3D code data
■ ■ ■ ■

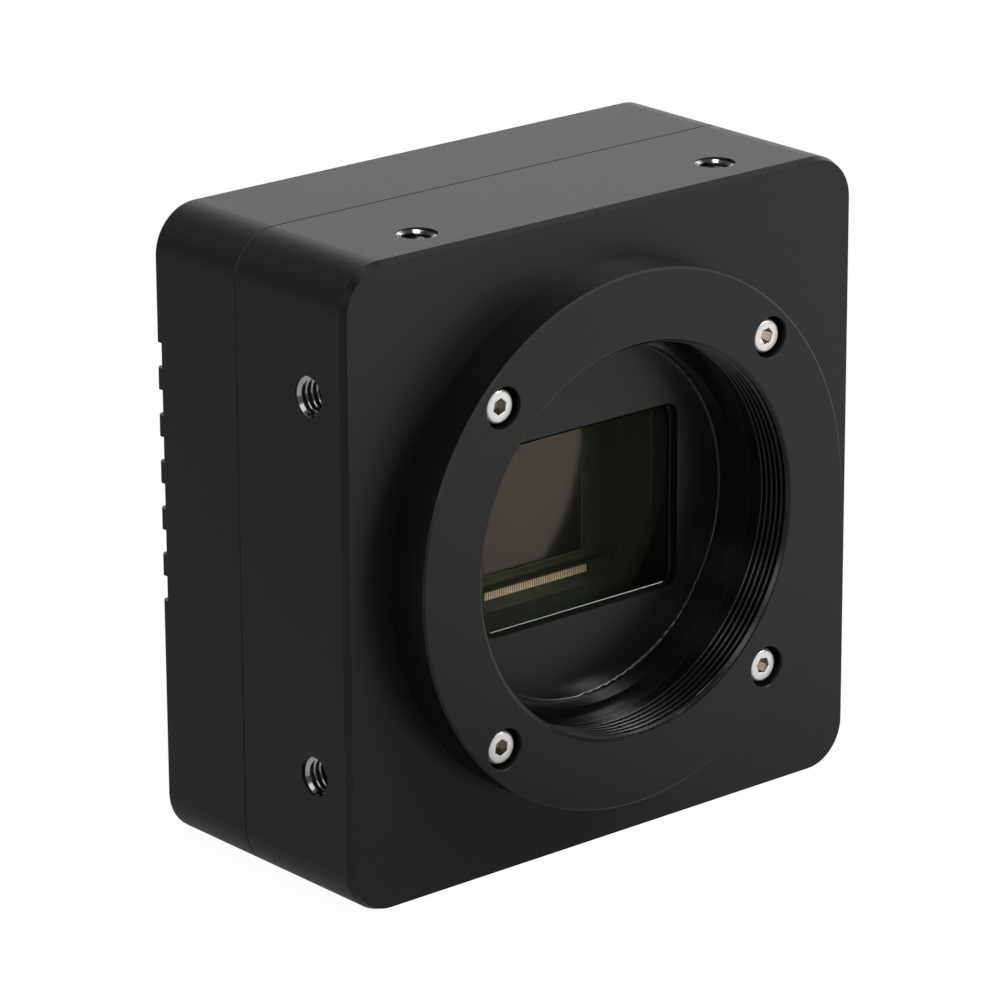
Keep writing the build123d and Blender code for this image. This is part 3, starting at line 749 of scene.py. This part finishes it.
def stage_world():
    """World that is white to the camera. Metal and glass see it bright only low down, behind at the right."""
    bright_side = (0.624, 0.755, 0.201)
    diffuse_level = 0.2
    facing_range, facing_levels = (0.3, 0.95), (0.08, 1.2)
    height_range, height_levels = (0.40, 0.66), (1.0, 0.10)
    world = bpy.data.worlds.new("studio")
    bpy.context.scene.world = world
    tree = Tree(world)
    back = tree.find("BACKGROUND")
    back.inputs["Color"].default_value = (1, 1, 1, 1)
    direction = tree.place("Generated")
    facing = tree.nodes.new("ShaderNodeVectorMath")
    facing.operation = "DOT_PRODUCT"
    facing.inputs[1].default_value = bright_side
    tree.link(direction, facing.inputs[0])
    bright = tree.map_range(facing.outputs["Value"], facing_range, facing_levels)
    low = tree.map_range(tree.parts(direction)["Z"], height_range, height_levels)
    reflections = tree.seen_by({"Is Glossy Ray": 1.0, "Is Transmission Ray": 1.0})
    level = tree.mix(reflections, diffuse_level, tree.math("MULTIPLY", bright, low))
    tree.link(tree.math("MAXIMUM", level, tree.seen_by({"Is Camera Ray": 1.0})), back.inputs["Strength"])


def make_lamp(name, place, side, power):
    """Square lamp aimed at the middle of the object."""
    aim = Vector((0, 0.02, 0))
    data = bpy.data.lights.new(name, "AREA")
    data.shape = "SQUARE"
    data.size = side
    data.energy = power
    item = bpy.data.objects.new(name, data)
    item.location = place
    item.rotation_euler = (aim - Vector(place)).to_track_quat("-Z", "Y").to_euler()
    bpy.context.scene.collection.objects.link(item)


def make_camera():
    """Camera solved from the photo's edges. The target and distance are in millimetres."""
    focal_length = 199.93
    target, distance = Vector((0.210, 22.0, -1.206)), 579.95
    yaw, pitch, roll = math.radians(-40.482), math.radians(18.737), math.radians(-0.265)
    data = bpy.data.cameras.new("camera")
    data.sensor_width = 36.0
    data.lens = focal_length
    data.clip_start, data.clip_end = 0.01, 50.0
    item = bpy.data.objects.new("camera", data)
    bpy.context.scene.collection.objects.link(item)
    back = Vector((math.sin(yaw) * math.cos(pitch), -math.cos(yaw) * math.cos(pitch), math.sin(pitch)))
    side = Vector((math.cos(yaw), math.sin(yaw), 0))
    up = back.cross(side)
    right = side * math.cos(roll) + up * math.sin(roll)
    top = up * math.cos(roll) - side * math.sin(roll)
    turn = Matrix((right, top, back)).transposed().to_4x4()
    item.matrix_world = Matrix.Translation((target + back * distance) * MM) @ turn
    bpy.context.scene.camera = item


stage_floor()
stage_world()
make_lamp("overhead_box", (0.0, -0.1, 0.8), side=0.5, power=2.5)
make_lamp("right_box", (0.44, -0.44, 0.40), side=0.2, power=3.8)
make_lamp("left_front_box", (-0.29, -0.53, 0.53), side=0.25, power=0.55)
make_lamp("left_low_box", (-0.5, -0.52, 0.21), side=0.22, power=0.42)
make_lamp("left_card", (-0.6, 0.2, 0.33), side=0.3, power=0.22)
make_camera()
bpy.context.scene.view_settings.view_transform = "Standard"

■ ■ ■ ■

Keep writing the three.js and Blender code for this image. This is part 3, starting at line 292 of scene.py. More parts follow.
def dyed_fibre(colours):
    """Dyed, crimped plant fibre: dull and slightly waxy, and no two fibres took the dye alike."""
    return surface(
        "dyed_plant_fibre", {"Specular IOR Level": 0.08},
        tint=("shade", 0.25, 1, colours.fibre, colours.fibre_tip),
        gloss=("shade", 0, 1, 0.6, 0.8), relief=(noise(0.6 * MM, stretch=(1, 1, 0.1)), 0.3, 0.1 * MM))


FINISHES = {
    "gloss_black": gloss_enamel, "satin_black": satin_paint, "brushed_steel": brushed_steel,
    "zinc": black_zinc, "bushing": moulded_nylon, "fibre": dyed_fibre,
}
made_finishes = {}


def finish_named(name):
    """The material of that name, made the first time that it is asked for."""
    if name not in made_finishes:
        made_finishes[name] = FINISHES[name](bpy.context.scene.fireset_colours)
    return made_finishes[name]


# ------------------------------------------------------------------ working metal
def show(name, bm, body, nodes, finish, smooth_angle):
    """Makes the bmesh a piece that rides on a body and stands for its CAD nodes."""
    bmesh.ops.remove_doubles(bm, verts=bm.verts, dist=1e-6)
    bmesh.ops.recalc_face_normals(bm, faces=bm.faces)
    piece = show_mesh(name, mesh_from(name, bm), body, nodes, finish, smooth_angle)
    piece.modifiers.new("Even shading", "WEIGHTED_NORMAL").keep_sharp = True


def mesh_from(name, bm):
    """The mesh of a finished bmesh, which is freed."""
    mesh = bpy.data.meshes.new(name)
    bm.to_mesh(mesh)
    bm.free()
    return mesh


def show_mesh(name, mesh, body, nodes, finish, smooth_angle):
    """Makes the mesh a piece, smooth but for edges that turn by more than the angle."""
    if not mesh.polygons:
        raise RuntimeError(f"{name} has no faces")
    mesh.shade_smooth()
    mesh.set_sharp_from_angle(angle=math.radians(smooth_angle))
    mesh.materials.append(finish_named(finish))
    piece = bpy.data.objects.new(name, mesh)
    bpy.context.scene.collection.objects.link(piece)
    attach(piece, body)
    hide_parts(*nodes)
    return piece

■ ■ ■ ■

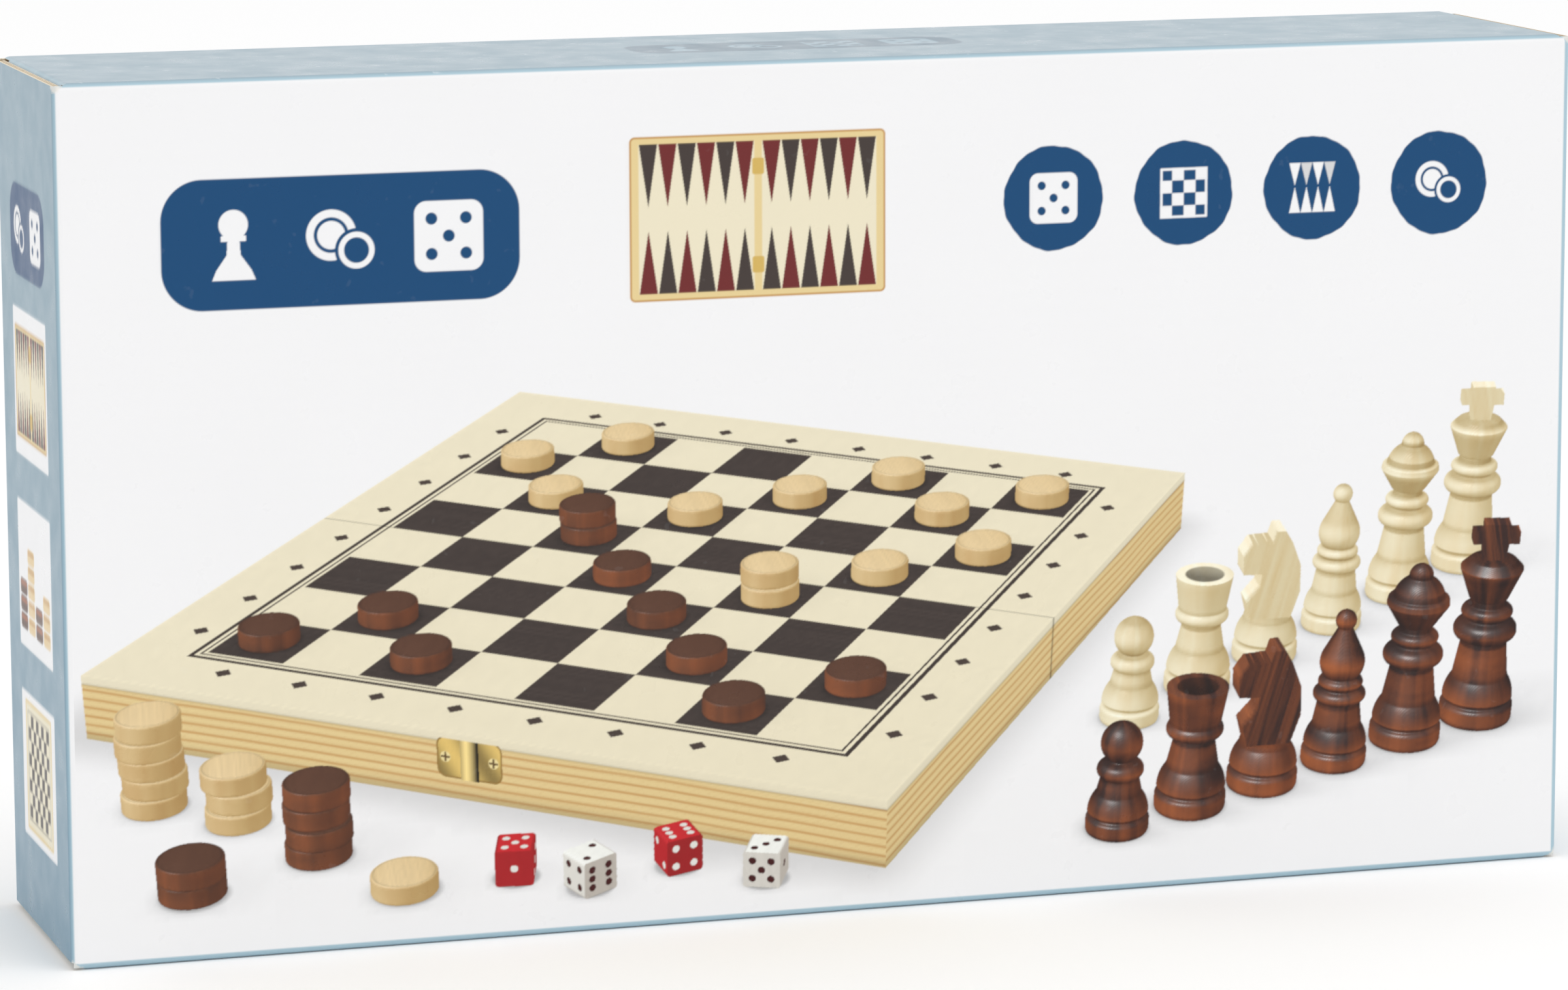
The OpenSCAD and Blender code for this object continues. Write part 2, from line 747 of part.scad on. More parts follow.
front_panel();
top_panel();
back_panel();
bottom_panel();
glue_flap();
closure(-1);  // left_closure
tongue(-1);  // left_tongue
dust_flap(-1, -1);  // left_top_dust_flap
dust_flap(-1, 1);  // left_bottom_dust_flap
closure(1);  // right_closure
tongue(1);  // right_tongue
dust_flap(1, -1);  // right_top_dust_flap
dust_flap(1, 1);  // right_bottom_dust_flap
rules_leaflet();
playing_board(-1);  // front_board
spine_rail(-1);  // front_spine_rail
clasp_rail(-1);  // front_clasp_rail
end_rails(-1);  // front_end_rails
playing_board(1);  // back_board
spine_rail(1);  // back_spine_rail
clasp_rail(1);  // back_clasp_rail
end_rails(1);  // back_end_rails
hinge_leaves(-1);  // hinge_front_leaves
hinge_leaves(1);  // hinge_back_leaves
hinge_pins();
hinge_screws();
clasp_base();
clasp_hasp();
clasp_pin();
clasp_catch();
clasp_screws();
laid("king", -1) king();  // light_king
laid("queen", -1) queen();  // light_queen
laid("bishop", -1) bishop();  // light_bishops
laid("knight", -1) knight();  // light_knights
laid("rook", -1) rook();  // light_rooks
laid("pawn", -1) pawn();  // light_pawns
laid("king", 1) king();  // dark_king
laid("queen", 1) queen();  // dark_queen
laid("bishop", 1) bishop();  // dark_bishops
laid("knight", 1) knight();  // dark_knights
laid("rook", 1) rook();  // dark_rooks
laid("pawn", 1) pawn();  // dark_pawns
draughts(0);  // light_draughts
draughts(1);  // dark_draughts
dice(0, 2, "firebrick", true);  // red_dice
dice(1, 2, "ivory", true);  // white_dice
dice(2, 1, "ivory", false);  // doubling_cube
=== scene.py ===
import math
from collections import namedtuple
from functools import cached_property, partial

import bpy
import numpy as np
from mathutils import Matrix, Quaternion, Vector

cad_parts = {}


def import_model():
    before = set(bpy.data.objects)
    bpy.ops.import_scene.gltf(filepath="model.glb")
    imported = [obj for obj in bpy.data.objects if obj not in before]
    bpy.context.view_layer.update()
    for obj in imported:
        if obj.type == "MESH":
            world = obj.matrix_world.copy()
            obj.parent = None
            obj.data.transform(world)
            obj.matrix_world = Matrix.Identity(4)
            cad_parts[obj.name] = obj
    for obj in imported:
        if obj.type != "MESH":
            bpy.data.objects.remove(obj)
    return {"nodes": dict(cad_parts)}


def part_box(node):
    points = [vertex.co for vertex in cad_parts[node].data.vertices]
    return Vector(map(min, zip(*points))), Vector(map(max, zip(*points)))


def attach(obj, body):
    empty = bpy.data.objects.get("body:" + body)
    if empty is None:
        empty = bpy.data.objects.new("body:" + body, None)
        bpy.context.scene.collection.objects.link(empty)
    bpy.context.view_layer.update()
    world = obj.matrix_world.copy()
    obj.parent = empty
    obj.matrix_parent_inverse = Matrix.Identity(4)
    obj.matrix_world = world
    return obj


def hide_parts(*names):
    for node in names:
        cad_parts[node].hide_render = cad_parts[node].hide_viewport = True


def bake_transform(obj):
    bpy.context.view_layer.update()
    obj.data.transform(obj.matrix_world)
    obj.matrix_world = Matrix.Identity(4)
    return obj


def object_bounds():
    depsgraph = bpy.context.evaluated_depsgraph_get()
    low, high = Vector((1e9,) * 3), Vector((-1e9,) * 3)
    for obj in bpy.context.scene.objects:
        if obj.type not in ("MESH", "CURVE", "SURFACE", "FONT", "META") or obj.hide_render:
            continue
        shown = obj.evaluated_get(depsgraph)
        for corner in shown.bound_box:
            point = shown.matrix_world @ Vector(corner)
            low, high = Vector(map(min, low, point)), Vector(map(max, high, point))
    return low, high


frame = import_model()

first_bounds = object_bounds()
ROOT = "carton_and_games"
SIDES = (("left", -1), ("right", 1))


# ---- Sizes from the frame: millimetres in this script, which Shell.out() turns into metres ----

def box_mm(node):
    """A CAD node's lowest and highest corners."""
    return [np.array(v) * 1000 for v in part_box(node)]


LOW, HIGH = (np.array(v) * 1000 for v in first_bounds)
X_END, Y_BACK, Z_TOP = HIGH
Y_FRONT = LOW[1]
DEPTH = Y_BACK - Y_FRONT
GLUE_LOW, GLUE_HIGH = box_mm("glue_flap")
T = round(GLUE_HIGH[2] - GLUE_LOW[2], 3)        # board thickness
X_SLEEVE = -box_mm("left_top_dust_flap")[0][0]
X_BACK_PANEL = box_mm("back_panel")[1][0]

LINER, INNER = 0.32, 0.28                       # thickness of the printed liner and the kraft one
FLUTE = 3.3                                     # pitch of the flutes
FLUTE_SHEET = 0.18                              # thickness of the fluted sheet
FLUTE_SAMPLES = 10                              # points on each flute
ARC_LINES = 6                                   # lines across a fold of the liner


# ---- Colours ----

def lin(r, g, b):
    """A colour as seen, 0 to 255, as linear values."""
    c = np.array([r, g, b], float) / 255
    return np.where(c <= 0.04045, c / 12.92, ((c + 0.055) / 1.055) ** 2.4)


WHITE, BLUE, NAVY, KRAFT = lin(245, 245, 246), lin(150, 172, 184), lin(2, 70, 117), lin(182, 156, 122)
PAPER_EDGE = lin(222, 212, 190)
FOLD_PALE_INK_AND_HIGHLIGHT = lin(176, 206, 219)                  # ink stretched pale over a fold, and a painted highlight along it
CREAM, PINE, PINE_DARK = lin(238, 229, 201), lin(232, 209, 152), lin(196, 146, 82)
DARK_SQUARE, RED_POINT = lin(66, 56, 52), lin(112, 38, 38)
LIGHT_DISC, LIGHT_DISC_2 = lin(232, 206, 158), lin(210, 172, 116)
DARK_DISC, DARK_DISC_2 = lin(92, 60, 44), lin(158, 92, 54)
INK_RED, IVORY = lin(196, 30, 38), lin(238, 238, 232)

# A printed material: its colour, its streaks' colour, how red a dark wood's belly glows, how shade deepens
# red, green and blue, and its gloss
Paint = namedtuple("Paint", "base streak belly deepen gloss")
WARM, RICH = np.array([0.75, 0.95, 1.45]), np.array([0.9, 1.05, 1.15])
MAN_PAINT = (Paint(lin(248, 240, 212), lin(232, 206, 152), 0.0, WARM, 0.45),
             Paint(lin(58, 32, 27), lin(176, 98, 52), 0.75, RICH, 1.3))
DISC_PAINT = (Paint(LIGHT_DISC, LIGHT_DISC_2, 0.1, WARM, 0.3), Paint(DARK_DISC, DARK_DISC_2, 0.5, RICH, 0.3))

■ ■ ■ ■

» **EXERCISE DETAILS**
Copy each line above that contains the word "shown".

» **EXERCISE SOLUTION**
        shown = obj.evaluated_get(depsgraph)
        for corner in shown.bound_box:
            point = shown.matrix_world @ Vector(corner)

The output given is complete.